In the first part of the 20th century, umbrella guns got little play: in 1917 Popular Science described a “toy gun for the pacifists,” that would shoot an umbrella instead of a bullet, and in 1928 Popular Mechanics described how to turn an old umbrella into a spring gun. The most famous user of the umbrella gun, up until the 1970s, was the Penguin, the portly, besuited supervillain of the Batman comics.
In his first appearance, in 1941, the Penguin carried an umbrella with a hollow shaft, which he used to steal art, and Batman soon discovers that his enemy has a giant collection of inventive umbrellas, including one that fires poison gas. Over the many reinventions of the Batman universe, the Penguin has hidden all manner of weapons in his umbrellas, including a flame-thrower and a machine gun.



In the 1960s, though, American intelligence agencies were developing real-life versions of the Penguin’s sneaky weapons. The CIA reportedly created a stun-gun umbrella that would shoot poison darts from its tip, similar to the umbrella used to assassinate Markov.
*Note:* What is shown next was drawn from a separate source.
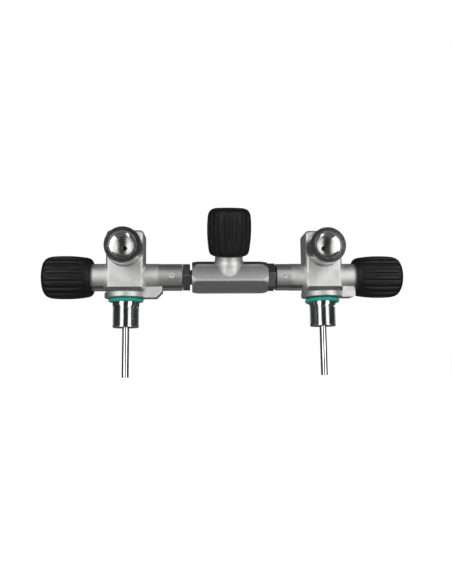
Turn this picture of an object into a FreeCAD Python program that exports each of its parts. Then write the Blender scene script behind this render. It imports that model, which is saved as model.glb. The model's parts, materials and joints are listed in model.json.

That umbrella, sometimes called the “Bulgarian umbrella,” may not have technically been a gun: it didn’t work by setting off gunpowder. The tiny pellet that killed Markov might have been stabbed into his leg using compressed air, a hypodermic needle, or another injecting device. The gun itself was likely designed by the KGB for Bulgaria’s secret service.
After the “umbrella murder” became famous, the umbrella gun enjoyed a bit of a renaissance in the popular imagination. One theory about President John F. Kennedy’s assassination centered on an umbrella gun. In 1985, a company called J. Wilson built a very classy model. On television and in film, the umbrella gun became a more common murder weapon and spy tool; most recently, Colin Firth was equipped with a multifunctional umbrella gun in the 2015 movie Kingsman: The Secret Service—a homage to the umbrella wielded by superspy John Steed in The Avengers, which had a sword hidden inside and, at least once, poison gas.*




Outside of fiction, though, umbrella guns are still relatively rare, although in 2014 a man in Seattle was charged with using a rifle “stuffed into the sleeve of a Nike golf umbrella,” reports SeattlePIAt this point in the history of the umbrella gun, it’s more of a cliché than a clever trick: if anyone suspicious points the tip of an umbrella at you, you know to watch out.